Mr. Romney scheduled six events, an end-of-the-day rally and a two-minute television ad, while Mr. McCain pushed into what he called “The Mac Is Back” bus tour, flanked by dozens of friends and relatives who turned out for the final New Hampshire push. Optimism mixed with nostalgia as the Arizona senator sought a repeat of his surprise win here during his first White House run eight years ago.

“Tomorrow is the day when we will tell the world that New Hampshire again has chosen the next president of the United States,” Mr. McCain told a couple of hundred sign-toting supporters.

With his wife, Cindy, and two of their daughters behind him, Mr. McCain’s tone was a bit wistful at a chilly morning rally on the steps of the Nashua city hall. “There’s a lot of nostalgia associated with this morning. We’ve had a great time,” he said. “My friends, it has been an uplifting and wonderful experience.”

Iowa’s GOP winner, Michael Huckabee, said he wasn’t counting on winning a top spot in New Hampshire’s primary tomorrow. “If we come in anywhere in the third and fourth slot, we’re going to do great. I’d like to do better than that, but you have people who have had a lot more money spent here,” he told CNN.

The once front-running Mr. Romney was also circumspect about his chances.

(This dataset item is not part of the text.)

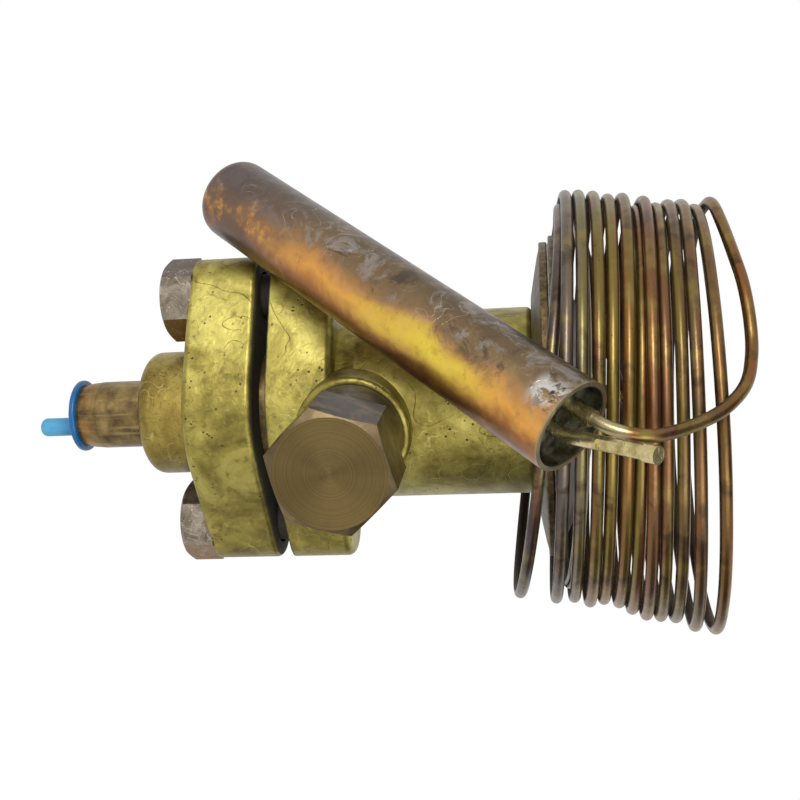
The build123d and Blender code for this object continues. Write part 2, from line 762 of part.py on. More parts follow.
with BuildPart() as charge_tube:
    charge_start = from_face(*charge_spot, -mouth_plug)
    with BuildLine() as charge_line:
        bent_line([charge_start, from_face(*charge_spot, charge_rise), from_face(*charge_end)])
    with BuildSketch(Plane(origin=charge_line.line @ 0, z_dir=charge_line.line % 0)):
        Circle(charge_r)
    sweep(path=charge_line.line)
    tip = Plane(origin=charge_line.line @ 1, z_dir=charge_line.line % 1)
    with BuildSketch(tip.offset(-charge_tip_length)):
        Circle(charge_tip_r)
    extrude(amount=charge_tip_length)
    outward = Vector(0, -1, 0) + tip.z_dir * tip.z_dir.Y
    crimp = Plane(origin=tip.origin - tip.z_dir * crimp_back, x_dir=tip.z_dir, z_dir=outward)
    for side in (1, -1):
        with BuildSketch(crimp.offset(side * crimp_thick / 2)):
            Rectangle(crimp_length, crimp_width)
        extrude(amount=side * charge_r, mode=Mode.SUBTRACT)
save(charge_tube.part, "charge_tube")

# ---- capillary: from the head fitting, round its turns, to the bulb ---------
stations = []
for turn, (rise, reach) in enumerate(zip(top_rise, top_reach)):
    stations.append((coil_z + rise, (coil_r + reach) * bend_spread))
    if turn < len(bottom_rise):
        reach = coil_r + bottom_reach[turn]
        stations.append((coil_z + bottom_rise[turn], reach * bend_spread))

route = [Vector(0, 0, dome_high + fit_gap), Vector(0, 0, coil_z + lead_rise)]
for angle, reach, rise in lead_points:
    along, across = cos(radians(angle)), sin(radians(angle))
    route.append(Vector(reach * along, reach * across, coil_z + rise))
for half, (here, there) in enumerate(zip(stations, stations[1:])):
    bulge = front_rise[half // 2] if half % 2 == 0 else 0
    for step in range(turn_steps):
        share = (1 - cos(pi * step / turn_steps)) / 2
        height = here[0] + (there[0] - here[0]) * share + bulge * sin(pi * step / turn_steps)
        reach = here[1] + (there[1] - here[1]) * share
        angle = pi * (1 + half + step / turn_steps)
        route.append(Vector(reach * cos(angle), reach * sin(angle), height))
route.append(Vector(-stations[-1][1], 0, stations[-1][0]))
route += [Vector(x, y, coil_z + rise) for x, y, rise in loop_points]
route += [
    from_face(*ferrule_spot, ferrule_length + loop_entry),
    from_face(*ferrule_spot, -tube_end_depth),
]
with BuildPart() as capillary_tube:
    with BuildLine() as tube_line:
        _, tube_radii = bent_line(route)
    with BuildSketch(Plane(origin=tube_line.line @ 0, z_dir=tube_line.line % 0)):
        Circle(tube_r)
    sweep(path=tube_line.line)
save(capillary_tube.part, "capillary_tube")
tube_length = sum(edge.length for edge in tube_line.edges())
print("capillary length", round(tube_length), "tightest bend", round(min(tube_radii), 1))
volume_share = capillary_tube.part.volume / (pi * tube_r**2 * tube_length)
print("capillary volume over section times length", round(volume_share, 4))
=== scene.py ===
"""The look of the expansion valve: procedural finishes on the CAD pieces, studio light and the camera."""

from math import radians

import bpy
from mathutils import Matrix, Vector


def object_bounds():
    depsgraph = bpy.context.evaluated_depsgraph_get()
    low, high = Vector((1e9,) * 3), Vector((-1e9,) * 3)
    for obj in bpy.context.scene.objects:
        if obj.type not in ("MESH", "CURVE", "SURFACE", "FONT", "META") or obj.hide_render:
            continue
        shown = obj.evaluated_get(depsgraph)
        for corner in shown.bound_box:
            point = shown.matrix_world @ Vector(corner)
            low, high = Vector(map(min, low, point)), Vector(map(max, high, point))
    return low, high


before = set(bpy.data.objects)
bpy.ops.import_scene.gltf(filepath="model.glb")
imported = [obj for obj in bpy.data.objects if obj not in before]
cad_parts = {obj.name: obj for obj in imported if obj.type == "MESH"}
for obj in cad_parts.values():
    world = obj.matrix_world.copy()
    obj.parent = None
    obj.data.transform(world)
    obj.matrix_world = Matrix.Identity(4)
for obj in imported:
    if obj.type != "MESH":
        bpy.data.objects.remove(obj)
first_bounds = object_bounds()

# ---- places on the valve, in millimetres in the shared frame ----------------
STEM_HEIGHT = 65.5
CASE_FLAT_REACH, CASE_RIM_REACH = 29.5, 31.0
COIL_BOTTOM, COIL_TOP = 96, 144
COIL_SLOPE = 0.038
COIL_OUTER_REACH, COIL_INNER_REACH = 56, 53
BULB_HEADING = Vector((0.384, -0.591, 0.709)).normalized()
BULB_BASE = Vector((-47.7, 2.8, 38.0))
BULB_TOP = Vector((-0.736, 0.268, 0.622)).normalized()
BULB_MOUTH = 100.0
BULB_BORE = 8.2

# Heights between which the castings are painted black, as painted shade in the gap between the flanges and
# partly grime, and how far its edges fade
BODY_GAP_SHADE_GRIME = (46.5, 47.2)
FLANGE_GAP_SHADE_GRIME = (43.6, 47.0)
GAP_SHADE_GRIME_FADE = 0.2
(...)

“If I come in in a second-place finish, that will actually say that I am clearly one of the leading contenders. I will have come in second in Iowa, first in Wyoming, second in New Hampshire. That will mean that I probably have more votes than anybody else in those first three states,” he said.

Mr. Romney’s first stop was the entrance of BAE Systems North America, where he found reporters and camera crews far outnumbered arriving workers. That prompted the former Massachusetts governor to exclaim, “We need some voters.”

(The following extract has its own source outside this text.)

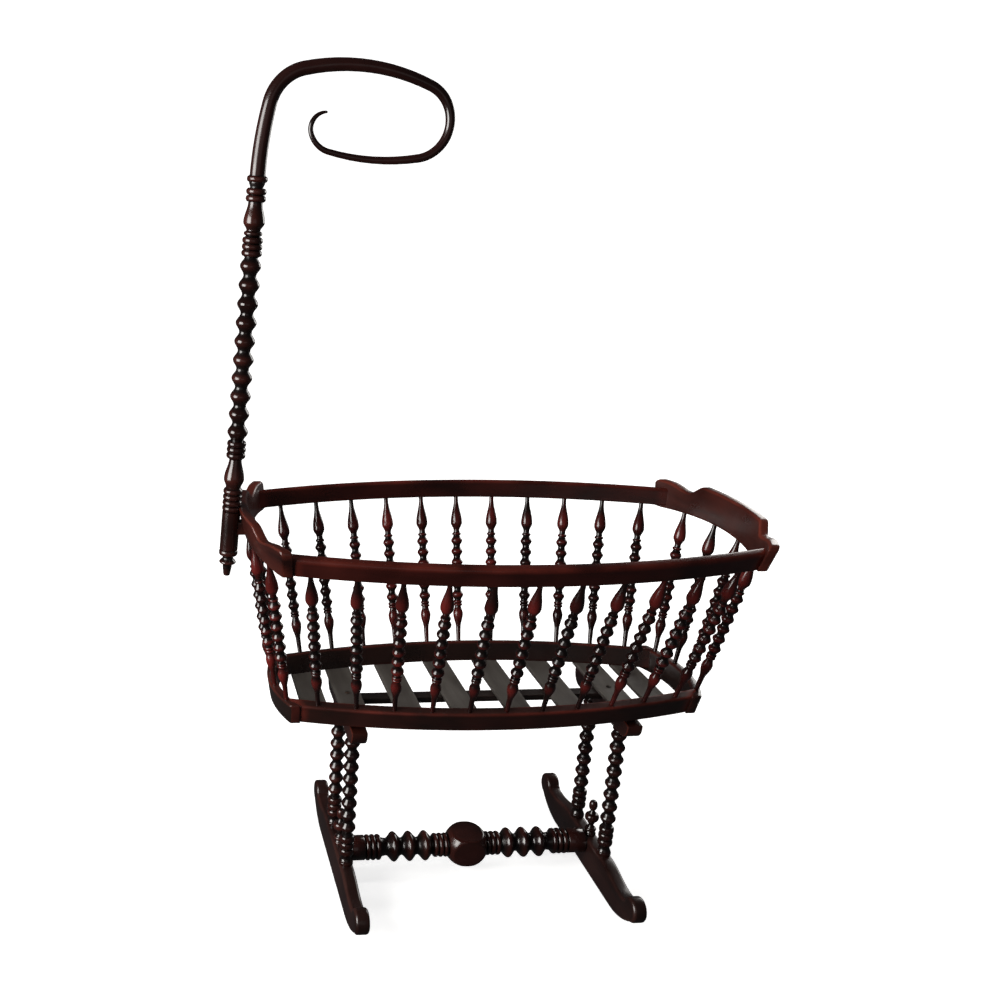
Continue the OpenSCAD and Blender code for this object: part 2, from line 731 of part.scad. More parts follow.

After a speech to employees at the Timberland shoe company in Stratham, Mr. Romney argued that Mr. McCain would not be the best candidate to compete against a Democrat such as Mr. Obama.

“I think Barack Obama would be able to do to John McCain exactly what he was able to do to the other senators who were running on the other side” in Iowa, he said.

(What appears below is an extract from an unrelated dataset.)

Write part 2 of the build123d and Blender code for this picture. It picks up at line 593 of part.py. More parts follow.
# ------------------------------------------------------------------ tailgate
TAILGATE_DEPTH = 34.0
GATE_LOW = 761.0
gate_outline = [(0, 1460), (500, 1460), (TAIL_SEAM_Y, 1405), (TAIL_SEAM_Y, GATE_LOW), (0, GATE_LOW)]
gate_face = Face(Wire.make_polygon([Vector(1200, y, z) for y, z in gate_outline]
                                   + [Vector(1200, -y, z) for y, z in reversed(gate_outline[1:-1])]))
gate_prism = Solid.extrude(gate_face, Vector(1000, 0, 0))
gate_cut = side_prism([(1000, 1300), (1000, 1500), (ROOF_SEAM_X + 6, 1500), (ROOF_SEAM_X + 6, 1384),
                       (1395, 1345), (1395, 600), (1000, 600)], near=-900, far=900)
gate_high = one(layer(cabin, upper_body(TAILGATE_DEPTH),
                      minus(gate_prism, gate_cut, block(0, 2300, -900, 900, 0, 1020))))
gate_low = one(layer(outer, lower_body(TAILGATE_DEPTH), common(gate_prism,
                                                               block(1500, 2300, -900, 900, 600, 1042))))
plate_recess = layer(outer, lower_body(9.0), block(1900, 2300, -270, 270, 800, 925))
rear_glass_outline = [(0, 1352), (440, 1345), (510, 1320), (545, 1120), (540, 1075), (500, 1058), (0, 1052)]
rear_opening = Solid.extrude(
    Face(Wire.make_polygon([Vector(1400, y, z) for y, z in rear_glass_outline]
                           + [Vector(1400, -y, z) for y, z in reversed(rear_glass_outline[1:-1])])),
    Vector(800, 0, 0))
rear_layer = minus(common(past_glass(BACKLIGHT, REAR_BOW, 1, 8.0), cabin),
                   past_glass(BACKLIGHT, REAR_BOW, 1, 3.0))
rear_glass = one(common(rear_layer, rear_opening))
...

Told about Mr. Romney’s comments, Mr. McCain said, “I appreciate all those predictions about my political future, and I know they come from a vast storage of knowledge and background. … I’ll let the voters make a decision.”

Mr. Romney planned to air a two-minute television ad this evening, portraying Washington as in need of a president with the business and government background and experience that he has.

“It’s long past time to bring real change to Washington,” he says in the ad. “That’s never going to happen if all we do is send the same people back to Washington to sit in different chairs.”

A new survey showed Mr. Obama opening a wide lead over Mrs. Clinton, while the Republican race remained a statistical dead heat.

Mr. Obama had 41%, up from 32% in mid-December, in a new USA Today/Gallup poll. Mrs. Clinton was at 28%, down from 32%. Mr. Edwards had 19%, Governor Bill Richardson of New Mexico had 6%, and Rep. Dennis Kucinich had 3%.

On the Republican side, Mr. McCain had 34%, up from 27% in mid-December, while Mr. Romney had 30%, down from 34%. Mr. Huckabee was third with 13%, while Rep. Ron Paul of Texas and Mayor Giuliani were tied at 8%. A former Tennessee senator, Fred Thompson, who conceded yesterday he was focusing on South Carolina rather than New Hampshire, had 3%.

Both surveys had a margin of error of 4.4 percentage points, a small enough gap to consider the GOP race tied.

“Undeclareds” make up the majority of registered voters in the state, and they are free to vote in either primary tomorrow. Romney aides hope for a surge in favor of Mr. Obama, denying Mr. McCain the independent votes that catapulted him past President Bush in 2000.

Mr. Huckabee — and free pancakes — lured more than 400 people to tiny Mason, N.H., this morning to hear his populist economic message. The crowd had to be divided into two seatings to hear Mr. Huckabee and his campaign sidekick, actor Chuck Norris.

Mr. Huckabee encouraged voters to bring their friends and neighbors to the polls with them. But, he added, only if they supported him.

“If they’re not going to vote for me … let the air out of his tires. Shovel your snow into his driveway,” he joked. “Don’t let this person do damage to this country while you’re trying to do a good thing.”